BYO-GPU — single VM happy path

This guide gets you from zero to Keys calling your GPU with minimal moving parts. You run inference on your VM (cloud or bare metal). Restormel provides the control layer (routes, policies, aliases)—not the GPU bill.

Prereqs — A machine with an NVIDIA driver + CUDA stack appropriate for your server image; outbound HTTPS from your app to the VM (or VPC peering / private link per your design).

1. Run an OpenAI-compatible server

Pick one stack (examples only—pin versions in production). Expose /v1/chat/completions (or your vendor’s documented OpenAI-compatible path). NVIDIA NGC and similar catalogs ship GPU-optimized images; bind ports only on private interfaces unless you intend public access.

# Example shape only — replace with your image and model paths.
docker run --gpus all -p 127.0.0.1:8000:8000 \
  -e ... \
  your-registry/your-openai-compatible-server:tag

2. Smoke-test from your laptop or bastion

curl -sS "\${BASE}/v1/chat/completions" \
  -H "Content-Type: application/json" \
  -H "Authorization: Bearer $YOUR_SERVER_KEY" \
  -d '{"model":"your-model-id","messages":[{"role":"user","content":"ping"}],"max_tokens":8}'

Do not paste live keys into tickets or CI logs.

3. Register the endpoint in Keys

  1. In the dashboard, add a custom / private provider or gateway configuration pointing at https://your-vm-or-lb/v1 (or HTTP inside VPC).
  2. Create a logical model alias in the project model index so your app uses a stable ID (e.g. private/llama-l4).
  3. Add a policy that allows that alias only where appropriate.
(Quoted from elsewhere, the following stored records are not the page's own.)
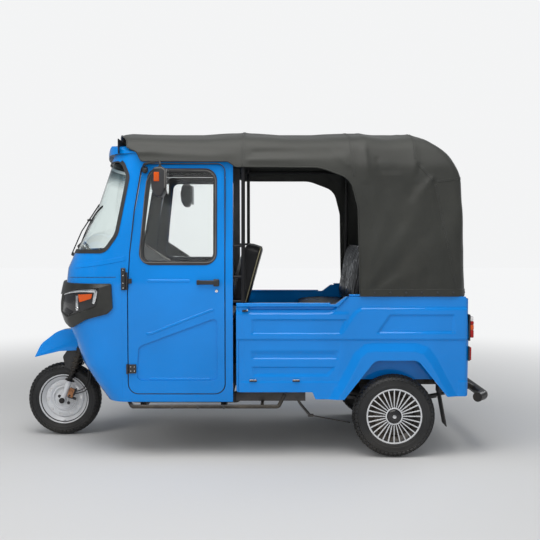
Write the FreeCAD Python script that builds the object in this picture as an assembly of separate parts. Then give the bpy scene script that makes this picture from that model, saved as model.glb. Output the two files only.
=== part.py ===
import FreeCAD, Part
import math
import os

os.makedirs("parts", exist_ok=True)
V = FreeCAD.Vector

# driving dimensions, millimetres
overall_length = 3050.0
overall_height = 2070.0
wheelbase = 2187.0
cab_length = 1191.0
cab_half_width = 600.0
bed_half_width = 620.0
bed_overhang = 455.0
rear_track = 1120.0
front_tyre_radius = 250.0
front_tyre_width = 95.0
rear_tyre_radius = 257.0
rear_tyre_width = 105.0
rim_flange_radius = 170.0
steering_rake = 20.0

# clearances
seat_gap = 0.3
door_gap = 6.0
cab_bed_gap = 21.0
pin_gap = 0.3

# walls and sheets
cab_wall = 28.0
bed_wall = 26.0
sheet = 4.0
canopy_wall = 12.0
glass = 5.0
hoop_radius = 12.0

# stations along the vehicle
front_axle_x = -overall_length / 2 + front_tyre_radius
rear_axle_x = front_axle_x + wheelbase
cab_rear_x = front_axle_x + cab_length
bed_front_x = cab_rear_x + cab_bed_gap
bed_rear_x = rear_axle_x + bed_overhang
bumper_rear_x = overall_length / 2
rake = math.radians(steering_rake)
rake_direction = V(math.sin(rake), 0, math.cos(rake))
front_axle = V(front_axle_x, 0, front_tyre_radius)
wide = 900.0


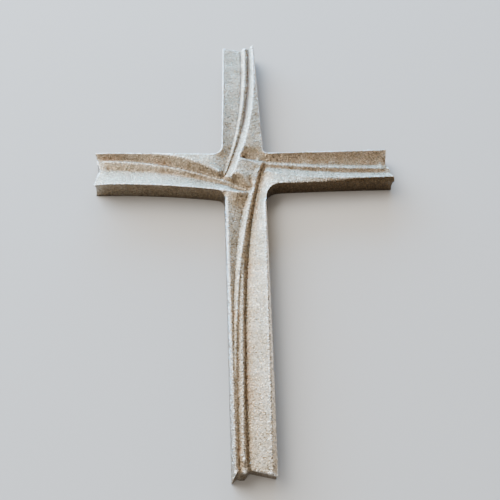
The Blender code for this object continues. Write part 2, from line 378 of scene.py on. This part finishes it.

4. Validate with Restormel Testing

Add a short smoke goal that hits the resolved route (latency, HTTP 200, JSON shape). Use your GitHub Actions minutes or self-hosted runners so runner COGS stay on your side. See GPU route smoke (Testing).

5. Operations

  • Rotation — Rotate server API keys in your secret store; update Keys integration references.
  • Upgrades — When you bump container tags (e.g. new NGC build), re-run smoke ACs and capture a Release pack for audit (CLI: testing release-pack).